Nambu was able to use the hypothetical interactions between the Nambu-Goldstone bosons and particles to explain how the electromagnetic force and the weak nuclear force (responsible for radioactivity) could be unified into one electroweak force at higher temperatures, as well as how where the masses of protons and neutrons come from. These were (and are) groundbreaking ideas that helped scientists make sense of the intricate gears that turned then to make the universe what it is today.
Then, in 1964, six physicists (Higgs, Francois Englert, Tom Kibble, Gerald Guralnik, C.R. Hagen, Robert Brout) postulated that these bosons interacted with an omnipresent field of energy – called the Higgs field – to give rise to the strong-nuclear, weak-nuclear (a.k.a. weak) and electromagnetic forces, and the Higgs boson. And when this boson was discovered in 2012, it validated the Six’s work from 1964.
However, Nambu’s ideas – as well as those of the Six – also served to highlight how the gravitational force couldn’t be unified with the other three fundamental forces. In the 1960s, Nambu’s first attempts at laying out a framework of mathematical equations to unify gravity and the other forces gave rise to the beginnings of string theory. But in the overall history of investigations into particle physics, Nambu’s work – rather, his intellect – was a keystone. Without it, the day theorists’ latinate squiggles on paper could’ve become prize-fetching particles in colliders would’ve been farther off, the day we made sense of reality farther off, the day we better understood our place in the universe farther off.
The Osaka City University, where Nambu was a professor, announced his death on July 17, due to an acute myocardial infarction. He is survived by his wife Chieko Hida and son John. Though he was an associate professor at Osaka from 1950 to 1956, he visited the Institute for Advanced Study at Princeton in 1952 to work with Robert Oppenheimer (and meet Albert Einstein). Also, in 1954, he became a research associate at the University of Chicago and finally a professor there in 1958. He received his American citizenship in 1970.
Peter Freund, his colleague in Chicago, described Nambu as a person of incredible serenity in his 2007 book A Passion for Discovery. Through the work and actions of the biggest physicists of the mid-19th century, the book fleshes out the culture of physics research and how it was shaped by communism and fascism. Freund himself emigrated from Romania to the US in the 1960s to escape the dictatorial madness of Ceausescu, a narrative arc that is partially reflected in Nambu’s life. After receiving his bachelor’s degree from the University of Tokyo in 1942, Nambu was drafted into the army and witnessed the infamous firebombing of Tokyo and was in Japan when Hiroshima and Nagasaki were bombed.

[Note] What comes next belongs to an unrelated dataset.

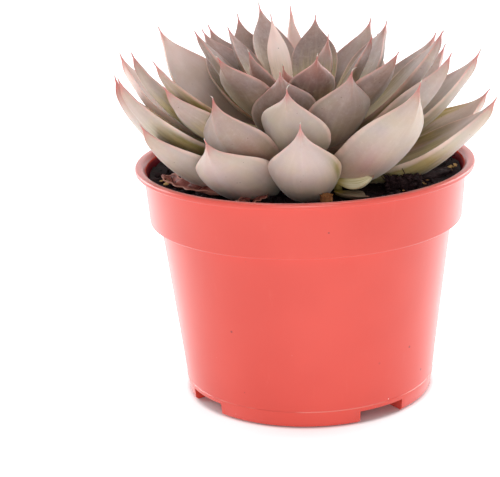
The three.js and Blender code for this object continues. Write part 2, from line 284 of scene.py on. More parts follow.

The destructive violence of the war that Nambu studied through is mirrored in the creative energies of the high-energy universe whose mysteries Nambu and his peers worked to decrypt. It may have been a heck of a life to live through but the man himself had only a “fatalistic calm”, as Freund wrote, to show for it. Was he humbled by his own discoveries? Perhaps, but what we do know is that he wanted to continue doing what he did until the day he died.